L’extrême droite a fortement progressé tant électoralement que sur le plan culturel depuis 2002, où l’extrême gauche représentait un débouché politique important – avec Arlette Laguiller de Lutte ouvrière, vos deux candidatures cumulaient 10 % des suffrages exprimés à la présidentielle. Comment expliquer cette extrême droitisation, et le fait que la gauche de rupture soit moins identifiée comme un débouché politique aujourd’hui ?

D’abord, il y a eu des défaites sociales sur le terrain de la lutte de classes, dont très récemment celle sur la bataille des retraites. Dans ces circonstances, l’idée que la solidarité paye est plus compliquée à démontrer. Les discours émancipateurs ne sont jamais aussi forts que lorsqu’ils sont portés par des périodes de victoires par l’action. Or, compte tenu de la crise globale que nous traversons, les luttes ne sont pas derrière nous. Tout reste ouvert.

Mais il y a aussi des tendances de fond, notamment une aspiration à l’ordre que les discours simplistes remplissent facilement de haine. Hannah Arendt l’a analysé à maintes reprises : il existe une base sociale au mouvement totalitaire, qui ne s’explique pas seulement par le haut et le jeu des classes dominantes. Elle évoque un terreau : un phénomène de « désolation », sorte de stade suprême de l’individualisation et de la fragmentation des relations sociales. Face à cela, tout projet émancipateur doit partir de cette terrible réalité pour espérer être en phase.

Dans ce contexte, nous sommes obligés de tirer les bilans de notre propre histoire, même si celle-ci ne se répète jamais à l’identique. Nous ne vivons pas une redite des années 30, car ce n’est pas tant le « péril rouge » qui inquiète la classe dominante que le désordre globalisé qui menace ses affaires à terme. Mais le danger fasciste est réel du point du vue du racisme anti-immigrés et des attaques antidémocratiques. Les erreurs tragiques du mouvement ouvrier propres aux années 30, elles, menacent de se reproduire à l’identique : le sectarisme, la fragmentation, l’aveuglement.

C’est cette analyse qui a conduit le NPA à proposer une campagne commune avec LFI aux européennes de 2024 ?

Je ne suis plus à la direction du NPA, mais j’accompagne cette démarche qui consiste en effet à interpeller les forces de la gauche de rupture. Cela étant, au-delà de la seule question électorale, il y a une nécessité de dépassement et de rassemblement des forces sociales et politiques anticapitalistes, tout en plaçant au centre le front unique contre la droite et l’extrême droite. Une unité sur une démarche d’actions concrètes qui puisse alimenter le retour nécessaire des questions stratégiques pour incarner une alternative de masse – ce que nous n’avons pas réussi jusqu’ici.

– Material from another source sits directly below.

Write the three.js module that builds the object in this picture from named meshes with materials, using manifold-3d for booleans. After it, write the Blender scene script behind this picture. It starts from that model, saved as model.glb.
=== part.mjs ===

L’extrême droite mène à sa façon une bataille pour l’hégémonie culturelle de manière décomplexée depuis trente ans ! À nous de mener la nôtre. Pour l’heure, nous traversons un énorme trou d’air idéologique où les gauches en France semblent perdre leurs boussoles, au point de devenir parfois méconnaissables...

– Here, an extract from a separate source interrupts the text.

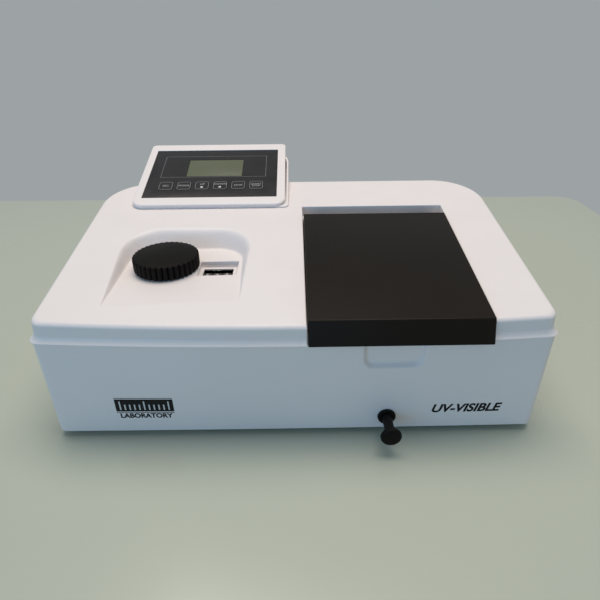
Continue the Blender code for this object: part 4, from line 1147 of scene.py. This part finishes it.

Le pire des risques pour la gauche aujourd’hui, c’est le sectarisme ?

Il ne faut céder ni au sectarisme ni à l’opportunisme. Affirmer sa solidarité avec le peuple palestinien est un minimum, quelle que soit notre obédience, et quelles que soient les pressions exercées par le courant dominant. Nous avons, par exemple, des désaccords politiques connus avec LFI, mais la diabolisation et la cornérisation dont cette organisation fait l’objet devraient tous nous alerter.

De même, lorsque le NPA a été convoqué par la police judiciaire et entendu dans le cadre d’une enquête préliminaire pour « apologie du terrorisme », les soutiens ont été discrets. La gauche peut s’en laver les mains, ou se les frotter, sur le thème « ils l’ont bien cherché », mais si par malheur le cours politique dominant réussissait à nous mettre au ban, c’est tout le mouvement ouvrier et syndical qui pourrait être emporté par la suite. Et même une partie de la macronie – souvenez-vous de cette scène où le député RN Laurent Jacobelli traite de « racaille » le député de la majorité Belkhir Belhaddad…

Loin des écuries présidentielles, il existe pourtant un renouvellement dans les combats de l’heure, marqués par une nouvelle génération qui s’est exprimée dans les luttes ouvrières, dans le syndicalisme, sur le terrain de l’écologie avec les Soulèvements de la Terre, dans les luttes LGBT… Les potentialités et les ressources existent. Mais en se privant sciemment d’horizons et d’espérances politiques, au nom des petits calculs électoralistes de la Ve République, la gauche continuera à creuser sa propre tombe avec enthousiasme.

J’espère que la bataille sur la loi immigration nous servira d’électrochoc. Et que le danger fasciste nous poussera à nouveau à nous serrer les coudes. Être révolutionnaire, répétait Alain Krivine, c’est aussi résister au fait de devenir cynique ou blasé. Nous sommes nombreuses et nombreux à avoir un rôle à jouer pour qu’un courant anticapitaliste unitaire, large, fasse entendre sa voix.